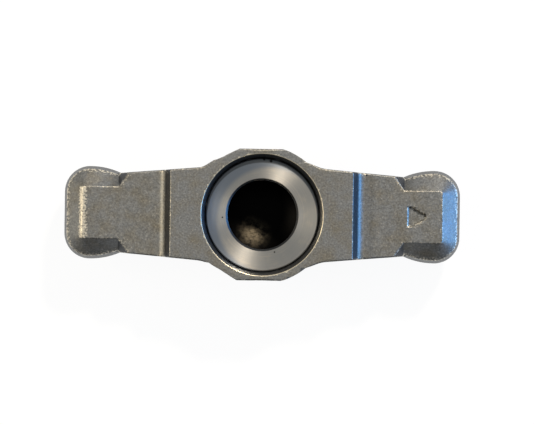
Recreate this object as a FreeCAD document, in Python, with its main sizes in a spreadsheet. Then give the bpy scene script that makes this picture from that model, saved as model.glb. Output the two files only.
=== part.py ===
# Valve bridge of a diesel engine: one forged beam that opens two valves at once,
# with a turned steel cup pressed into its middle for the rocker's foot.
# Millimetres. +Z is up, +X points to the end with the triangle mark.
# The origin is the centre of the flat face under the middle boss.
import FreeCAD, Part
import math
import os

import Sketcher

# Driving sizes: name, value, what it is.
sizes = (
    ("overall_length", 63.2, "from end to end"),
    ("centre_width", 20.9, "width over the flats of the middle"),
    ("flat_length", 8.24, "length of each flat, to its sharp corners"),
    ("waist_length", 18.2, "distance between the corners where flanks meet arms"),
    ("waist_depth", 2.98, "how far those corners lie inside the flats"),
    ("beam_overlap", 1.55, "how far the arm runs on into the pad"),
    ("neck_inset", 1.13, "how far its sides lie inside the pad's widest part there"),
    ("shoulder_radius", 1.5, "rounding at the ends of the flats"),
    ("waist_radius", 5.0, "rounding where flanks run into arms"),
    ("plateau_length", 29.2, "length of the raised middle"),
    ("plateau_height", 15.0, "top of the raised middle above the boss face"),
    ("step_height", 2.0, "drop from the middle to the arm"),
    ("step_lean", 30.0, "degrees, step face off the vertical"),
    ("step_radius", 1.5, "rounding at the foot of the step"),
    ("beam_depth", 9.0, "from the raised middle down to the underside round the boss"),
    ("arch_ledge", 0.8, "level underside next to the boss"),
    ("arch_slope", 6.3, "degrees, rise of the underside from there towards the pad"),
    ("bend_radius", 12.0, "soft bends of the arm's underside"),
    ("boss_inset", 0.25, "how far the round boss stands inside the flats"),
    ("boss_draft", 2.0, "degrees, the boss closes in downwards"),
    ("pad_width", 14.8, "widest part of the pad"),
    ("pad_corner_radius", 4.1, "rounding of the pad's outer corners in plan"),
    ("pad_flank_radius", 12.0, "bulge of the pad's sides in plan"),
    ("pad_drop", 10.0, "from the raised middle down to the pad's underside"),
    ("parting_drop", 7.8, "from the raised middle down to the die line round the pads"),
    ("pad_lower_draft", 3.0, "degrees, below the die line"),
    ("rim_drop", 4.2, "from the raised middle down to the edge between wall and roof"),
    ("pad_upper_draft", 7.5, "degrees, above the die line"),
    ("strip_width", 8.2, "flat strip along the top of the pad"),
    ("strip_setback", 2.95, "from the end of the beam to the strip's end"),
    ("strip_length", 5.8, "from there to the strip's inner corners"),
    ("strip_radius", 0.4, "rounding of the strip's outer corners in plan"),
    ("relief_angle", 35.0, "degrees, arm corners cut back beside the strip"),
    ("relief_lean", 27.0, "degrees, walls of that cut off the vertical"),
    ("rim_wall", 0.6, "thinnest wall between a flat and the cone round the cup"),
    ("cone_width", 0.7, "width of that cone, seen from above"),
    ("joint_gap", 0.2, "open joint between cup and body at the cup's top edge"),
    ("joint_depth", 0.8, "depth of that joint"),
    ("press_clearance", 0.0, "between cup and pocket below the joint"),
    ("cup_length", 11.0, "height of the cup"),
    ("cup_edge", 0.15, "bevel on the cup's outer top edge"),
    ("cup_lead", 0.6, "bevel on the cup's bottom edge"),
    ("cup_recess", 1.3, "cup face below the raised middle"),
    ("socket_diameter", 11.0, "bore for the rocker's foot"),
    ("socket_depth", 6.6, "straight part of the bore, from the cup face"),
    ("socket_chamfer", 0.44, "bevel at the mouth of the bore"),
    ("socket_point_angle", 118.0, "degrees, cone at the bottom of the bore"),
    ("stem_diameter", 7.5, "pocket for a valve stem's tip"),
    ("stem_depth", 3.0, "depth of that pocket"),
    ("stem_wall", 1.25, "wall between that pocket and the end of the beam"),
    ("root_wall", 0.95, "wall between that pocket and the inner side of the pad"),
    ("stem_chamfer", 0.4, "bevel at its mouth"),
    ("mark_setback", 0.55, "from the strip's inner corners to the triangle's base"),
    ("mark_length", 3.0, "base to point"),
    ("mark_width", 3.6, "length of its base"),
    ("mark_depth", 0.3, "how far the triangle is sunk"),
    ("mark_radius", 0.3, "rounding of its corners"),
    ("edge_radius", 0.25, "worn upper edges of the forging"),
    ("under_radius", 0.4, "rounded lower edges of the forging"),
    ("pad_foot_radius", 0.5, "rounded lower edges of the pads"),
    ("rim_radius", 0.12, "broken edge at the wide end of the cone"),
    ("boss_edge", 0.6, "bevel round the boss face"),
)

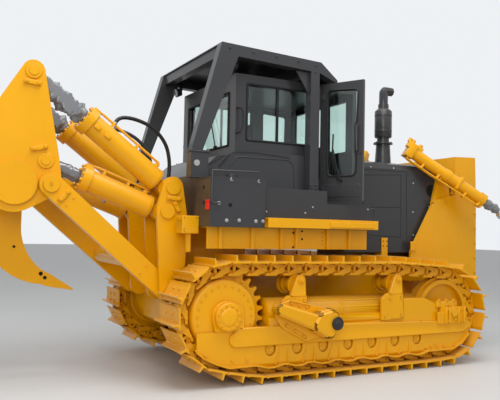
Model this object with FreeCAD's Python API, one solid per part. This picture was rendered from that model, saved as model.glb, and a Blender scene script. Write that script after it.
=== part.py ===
····················
WHAT YOU WILL DO =>
Nothing should be left out: repeat all of the data exactly.

TASK RESULT =>
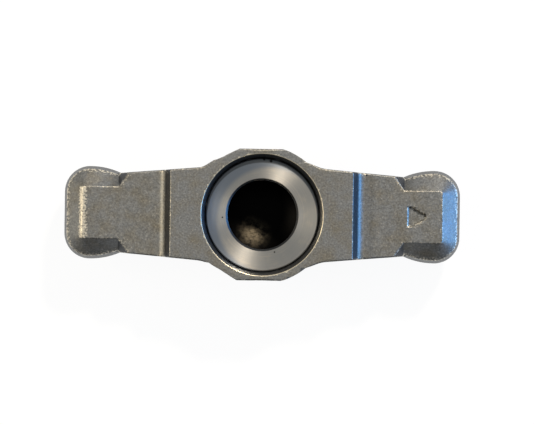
Recreate this object as a FreeCAD document, in Python, with its main sizes in a spreadsheet. Then give the bpy scene script that makes this picture from that model, saved as model.glb. Output the two files only.
=== part.py ===
# Valve bridge of a diesel engine: one forged beam that opens two valves at once,
# with a turned steel cup pressed into its middle for the rocker's foot.
# Millimetres. +Z is up, +X points to the end with the triangle mark.
# The origin is the centre of the flat face under the middle boss.
import FreeCAD, Part
import math
import os

import Sketcher

# Driving sizes: name, value, what it is.
sizes = (
    ("overall_length", 63.2, "from end to end"),
    ("centre_width", 20.9, "width over the flats of the middle"),
    ("flat_length", 8.24, "length of each flat, to its sharp corners"),
    ("waist_length", 18.2, "distance between the corners where flanks meet arms"),
    ("waist_depth", 2.98, "how far those corners lie inside the flats"),
    ("beam_overlap", 1.55, "how far the arm runs on into the pad"),
    ("neck_inset", 1.13, "how far its sides lie inside the pad's widest part there"),
    ("shoulder_radius", 1.5, "rounding at the ends of the flats"),
    ("waist_radius", 5.0, "rounding where flanks run into arms"),
    ("plateau_length", 29.2, "length of the raised middle"),
    ("plateau_height", 15.0, "top of the raised middle above the boss face"),
    ("step_height", 2.0, "drop from the middle to the arm"),
    ("step_lean", 30.0, "degrees, step face off the vertical"),
    ("step_radius", 1.5, "rounding at the foot of the step"),
    ("beam_depth", 9.0, "from the raised middle down to the underside round the boss"),
    ("arch_ledge", 0.8, "level underside next to the boss"),
    ("arch_slope", 6.3, "degrees, rise of the underside from there towards the pad"),
    ("bend_radius", 12.0, "soft bends of the arm's underside"),
    ("boss_inset", 0.25, "how far the round boss stands inside the flats"),
    ("boss_draft", 2.0, "degrees, the boss closes in downwards"),
    ("pad_width", 14.8, "widest part of the pad"),
    ("pad_corner_radius", 4.1, "rounding of the pad's outer corners in plan"),
    ("pad_flank_radius", 12.0, "bulge of the pad's sides in plan"),
    ("pad_drop", 10.0, "from the raised middle down to the pad's underside"),
    ("parting_drop", 7.8, "from the raised middle down to the die line round the pads"),
    ("pad_lower_draft", 3.0, "degrees, below the die line"),
    ("rim_drop", 4.2, "from the raised middle down to the edge between wall and roof"),
    ("pad_upper_draft", 7.5, "degrees, above the die line"),
    ("strip_width", 8.2, "flat strip along the top of the pad"),
    ("strip_setback", 2.95, "from the end of the beam to the strip's end"),
    ("strip_length", 5.8, "from there to the strip's inner corners"),
    ("strip_radius", 0.4, "rounding of the strip's outer corners in plan"),
    ("relief_angle", 35.0, "degrees, arm corners cut back beside the strip"),
    ("relief_lean", 27.0, "degrees, walls of that cut off the vertical"),
    ("rim_wall", 0.6, "thinnest wall between a flat and the cone round the cup"),
    ("cone_width", 0.7, "width of that cone, seen from above"),
    ("joint_gap", 0.2, "open joint between cup and body at the cup's top edge"),
    ("joint_depth", 0.8, "depth of that joint"),
    ("press_clearance", 0.0, "between cup and pocket below the joint"),
    ("cup_length", 11.0, "height of the cup"),
    ("cup_edge", 0.15, "bevel on the cup's outer top edge"),
    ("cup_lead", 0.6, "bevel on the cup's bottom edge"),
    ("cup_recess", 1.3, "cup face below the raised middle"),
    ("socket_diameter", 11.0, "bore for the rocker's foot"),
    ("socket_depth", 6.6, "straight part of the bore, from the cup face"),
    ("socket_chamfer", 0.44, "bevel at the mouth of the bore"),
    ("socket_point_angle", 118.0, "degrees, cone at the bottom of the bore"),
    ("stem_diameter", 7.5, "pocket for a valve stem's tip"),
    ("stem_depth", 3.0, "depth of that pocket"),
    ("stem_wall", 1.25, "wall between that pocket and the end of the beam"),
    ("root_wall", 0.95, "wall between that pocket and the inner side of the pad"),
    ("stem_chamfer", 0.4, "bevel at its mouth"),
    ("mark_setback", 0.55, "from the strip's inner corners to the triangle's base"),
    ("mark_length", 3.0, "base to point"),
    ("mark_width", 3.6, "length of its base"),
    ("mark_depth", 0.3, "how far the triangle is sunk"),
    ("mark_radius", 0.3, "rounding of its corners"),
    ("edge_radius", 0.25, "worn upper edges of the forging"),
    ("under_radius", 0.4, "rounded lower edges of the forging"),
    ("pad_foot_radius", 0.5, "rounded lower edges of the pads"),
    ("rim_radius", 0.12, "broken edge at the wide end of the cone"),
    ("boss_edge", 0.6, "bevel round the boss face"),
)

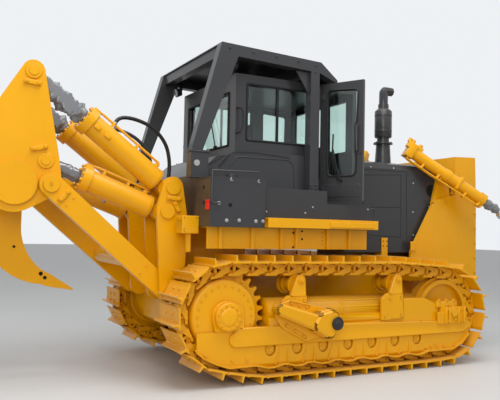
Model this object with FreeCAD's Python API, one solid per part. This picture was rendered from that model, saved as model.glb, and a Blender scene script. Write that script after it.
=== part.py ===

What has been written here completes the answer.